DIRECTIONS FOR THIS TASK:
Repeat every line of the material, character for character.

Start

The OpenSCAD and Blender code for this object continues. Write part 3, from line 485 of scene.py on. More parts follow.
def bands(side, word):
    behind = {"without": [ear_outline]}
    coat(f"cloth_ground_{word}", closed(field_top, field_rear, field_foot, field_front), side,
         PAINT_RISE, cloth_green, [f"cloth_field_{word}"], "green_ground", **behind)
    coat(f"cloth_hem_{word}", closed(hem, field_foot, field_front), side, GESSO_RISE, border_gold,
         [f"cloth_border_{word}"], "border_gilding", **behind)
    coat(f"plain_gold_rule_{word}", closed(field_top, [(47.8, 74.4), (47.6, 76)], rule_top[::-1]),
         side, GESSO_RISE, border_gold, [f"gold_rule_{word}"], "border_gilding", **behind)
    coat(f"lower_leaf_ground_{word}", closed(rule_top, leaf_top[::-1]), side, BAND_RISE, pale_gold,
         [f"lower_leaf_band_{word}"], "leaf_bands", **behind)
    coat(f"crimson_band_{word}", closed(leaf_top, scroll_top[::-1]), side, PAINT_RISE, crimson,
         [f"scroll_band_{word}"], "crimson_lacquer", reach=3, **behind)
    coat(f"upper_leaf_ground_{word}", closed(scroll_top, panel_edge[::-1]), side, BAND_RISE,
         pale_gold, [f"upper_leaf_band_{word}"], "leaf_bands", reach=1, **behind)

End

CORRECT OUTPUT:
The OpenSCAD and Blender code for this object continues. Write part 3, from line 485 of scene.py on. More parts follow.
def bands(side, word):
    behind = {"without": [ear_outline]}
    coat(f"cloth_ground_{word}", closed(field_top, field_rear, field_foot, field_front), side,
         PAINT_RISE, cloth_green, [f"cloth_field_{word}"], "green_ground", **behind)
    coat(f"cloth_hem_{word}", closed(hem, field_foot, field_front), side, GESSO_RISE, border_gold,
         [f"cloth_border_{word}"], "border_gilding", **behind)
    coat(f"plain_gold_rule_{word}", closed(field_top, [(47.8, 74.4), (47.6, 76)], rule_top[::-1]),
         side, GESSO_RISE, border_gold, [f"gold_rule_{word}"], "border_gilding", **behind)
    coat(f"lower_leaf_ground_{word}", closed(rule_top, leaf_top[::-1]), side, BAND_RISE, pale_gold,
         [f"lower_leaf_band_{word}"], "leaf_bands", **behind)
    coat(f"crimson_band_{word}", closed(leaf_top, scroll_top[::-1]), side, PAINT_RISE, crimson,
         [f"scroll_band_{word}"], "crimson_lacquer", reach=3, **behind)
    coat(f"upper_leaf_ground_{word}", closed(scroll_top, panel_edge[::-1]), side, BAND_RISE,
         pale_gold, [f"upper_leaf_band_{word}"], "leaf_bands", reach=1, **behind)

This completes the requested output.